REPUBLIKA.CO.ID, BEIJING – China membuang 200,7 juta meter kubik sampah ke wilayah perairan pesisirnya pada 2018. Jumlah tersebut naik 27 persen dibanding tahun sebelumnya dan merupakan yang terbesar dalam setidaknya satu dekade.
Menurut Kementerian Ekologi dan Lingkungan China, mayoritas sampah dibuang di daerah delta sungai Yangtze dan Pearl. Keduanya berada di zona industri utama di pantai timur China.
“Saat ini ada beberapa masalah yang jelas dengan pekerjaan pada lingkungan ekologi laut, dengan beberapa daerah tidak menunjukkan kesadaran atau memberi perhatian yang cukup, serta kurangnya inisiatif dan dedikasi yang kuat,” kata Wakil Direktur Departemen Lingkungan Laut di Kementerian Ekologi dan Lingkungan China Huo Chuanlin pada Selasa (29/10).
Kendati demikian, menurut Huo, kondisi keseluruhan di perairan pesisir China, termasuk perihal air limbah yang mengalir ke laut, membaik. Dia mengklaim China tak dapat disalahkan atas krisis pencemaran laut global.
“China adalah produsen dan pengekspor produk plastik terbesar, menyumbang sekitar 30 persen dari total dunia, tapi itu tidak berarti China adalah negara pencemar laut plastik utama,” ujar Huo.
Dia mengatakan untuk tahun ini negaranya mengalokasikan dana 7 miliar yuan untuk menangani sampah dan limbah. Salah satu lokasi yang hendak dibenahi lingkungannya adalah Teluk Bohai yang merupakan salah satu kanal tersibuk dan terpolusi di China.

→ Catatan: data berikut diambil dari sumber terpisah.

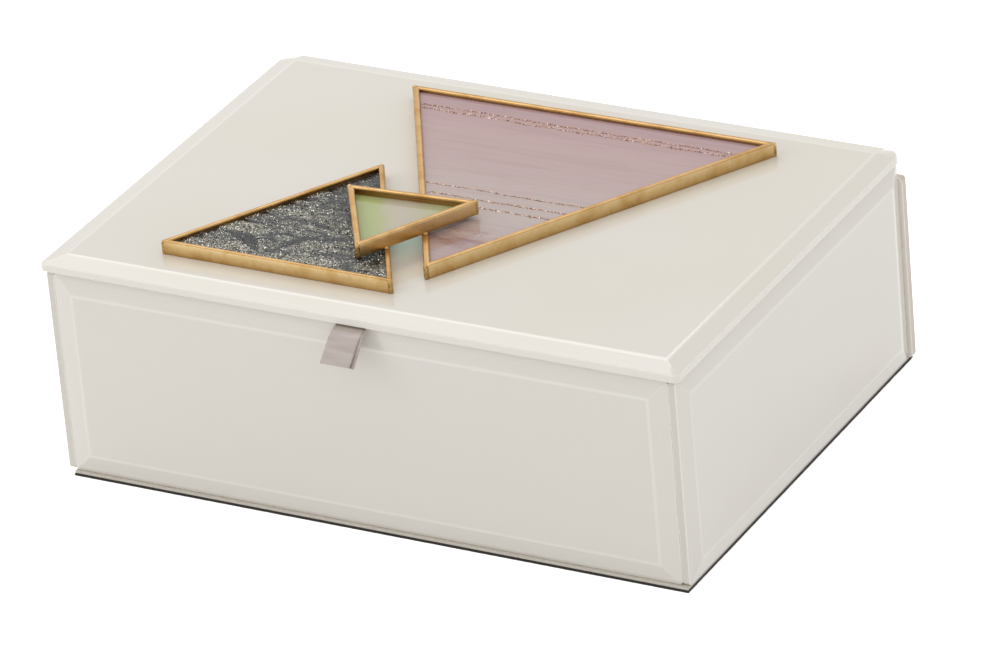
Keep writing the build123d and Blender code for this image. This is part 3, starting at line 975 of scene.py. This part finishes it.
def make_stone(corners):
    """The crushed glass in its resin, and loose chips thickest where it is pale."""
    infill_plate("stone", corners, 110, stone_relief, {"tone": stone_tone}, stone)
    sown = drawn_in(corners, CAME_FLANGE["stone"] + 0.25 * MM)
    top = infill_top("stone")
    spots = scatter_in(sown, CHIP_COUNT, 11, lambda spot: 0.03 + 2.5 * max(0.0, stone_tone(spot) - 0.33) ** 1.1)
    places = [(spot.x, spot.y, top + stone_relief(spot) + 0.06 * MM) for spot in spots]
    sprinkle("stone_glitter_chips", places, (0.42 * MM, 0.9 * MM), 0.3, stone_chips, 23)


def mauve_cloud(spot):
    """The darker cloud near the mauve glass's front point, and the streak behind it."""
    x, y = spot.x * 1000, spot.y * 1000
    near = 1 - math.hypot((x - 12.0) / 22, (y + 37.0) / 7.5)
    streak = 1 - abs(y + 27.5) / 2.2 if x < 22 else 0
    return max(0.0, min(1.0, max(1.3 * near, 0.9 * streak)))


def make_mauve(corners):
    """The mauve sheet, and the lines of copper glitter across it."""
    front, back = corners[2].y, corners[0].y
    fields = {"tone": lambda spot: (spot.y - front) / (back - front), "cloud": mauve_cloud}
    infill_plate("mauve", corners, 60, lambda spot: 0.0, fields, lilac)
    rng = random.Random(5)
    inner = drawn_in(corners, CAME_FLANGE["mauve"] + 0.3 * MM)
    top = infill_top("mauve")
    places = []
    for back_from_point, spread, share in COPPER_LINES:
        y = front + back_from_point * MM
        left = crossing(inner[1], inner[2], Vector((-1, y)), Vector((1, y))).x
        right = crossing(inner[2], inner[0], Vector((-1, y)), Vector((1, y))).x
        travel = left
        while travel < right:
            drift = noise.noise(Vector((travel * 70, back_from_point, 0))) * 1.1 * MM
            gap = noise.noise(Vector((travel * 160, back_from_point, 4)))
            if rng.random() < share and gap > -0.75 * share:
                places.append((travel, y + drift * 0.5 + rng.gauss(0, spread / 3) * MM, top + 0.02 * MM))
            travel += rng.uniform(0.12, 0.42) * MM
    places = [place for place in places if place[1] < inner[0].y]
    sprinkle("copper_glitter_lines", places, (0.4 * MM, 0.9 * MM), 0.45, copper_flakes, 31)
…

China memang berencana membuat sekitar 30 persen perairan pesisirnya terlarang untuk pembangunan. Hal itu merupakan bagian dari skema “garis merah ekologi” nasional. Selain itu, Beijing pun berusaha melindungi sungai-sungai serta lingkungan kota dengan memindahkan industri-industri seperti baja dan petrokimia ke wilayah pantai.
Namun, kelompok dan aktivis lingkungan kerap mengkritik China. Mereka memandang keinginan Beijing untuk melindungi lingkungan tak dibarengi dengan tindakan. Sebab, negara tersebut masih membuang sampah atau limbah ke sungai dan laut.